Aggregations and Type One Changes
Implementing aggregate dimensions in a database can significantly improve performance for certain queries. However, the performance benefits come at a price. Because Type One changes can overwrite history, they can also change the aggregated history in any aggregated tables. Therefore, you need to implement a process to accurately and efficiently update the aggregate tables. In general, you can solve this problem in one of three ways:
Recalculate the aggregate tables. You can rebuild the entire physical aggregate dimension from scratch. This method doesn't require extra code, but the processing times might be long, depending on the data volumes.
Use virtual aggregates. With this method, you don't build an aggregate dimension. Instead, you implement the aggregated dimensions with views by using the GROUP BY parameter in your SELECT statement. This method doesn't require extra updating logic, but the query times might be long and it serves only the most basic aggregations.

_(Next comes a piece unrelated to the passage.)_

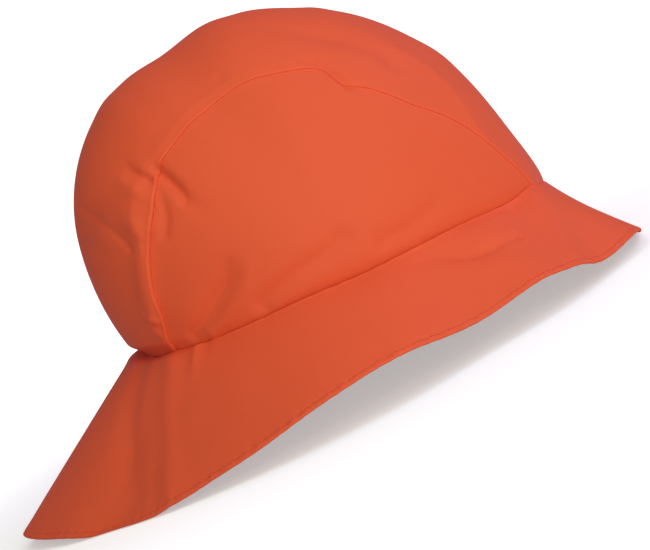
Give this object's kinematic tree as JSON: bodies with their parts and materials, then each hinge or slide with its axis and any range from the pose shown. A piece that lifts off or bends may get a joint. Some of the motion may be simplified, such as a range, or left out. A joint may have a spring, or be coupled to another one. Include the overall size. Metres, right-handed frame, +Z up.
{
  "type": "sou'wester rain hat",
  "caption": "Soft rain hat with a panelled crown and a stitched brim that is short in front and grows into a long neck flap at the back.",
  "frame": {"origin": "on the floor under the middle of the hat's box, where it stands on the edge of its brim", "axes": "+X to the front of the hat, +Y to the wearer's left, +Z up"},
  "size_m": [0.3138, 0.2682, 0.1755],
  "materials": {
    "coated_cloth": "orange coated cloth with a fine plain weave, matte to satin"
  },
  "bodies": {
    "root": {"crown_strip": "coated_cloth", "crown_side_right": "coated_cloth", "crown_side_left": "coated_cloth", "brim": "coated_cloth"}
  },
  "joints": []
}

Use corrected transactions. With this option, the aggregate table physically exists, and you need to write a custom program to detect changes in the detail dimension and create a transaction that updates the associated aggregate records.
Designing for Change
If you design or use a data warehouse, you can't avoid slowly changing dimensions and their considerable design and development overhead. The challenges of handling slowly changing dimensions go far beyond the examples in this article. For example, implementing slowly changing dimensions in OLAP Services presents complex challenges (for more information, see "Data Warehousing Step By Step," page 25). If you design a data warehouse with a clear understanding of the types of changes, the business need to preserve historical information, and how to properly implement history, the data warehouse will meet users' expectations well into the future.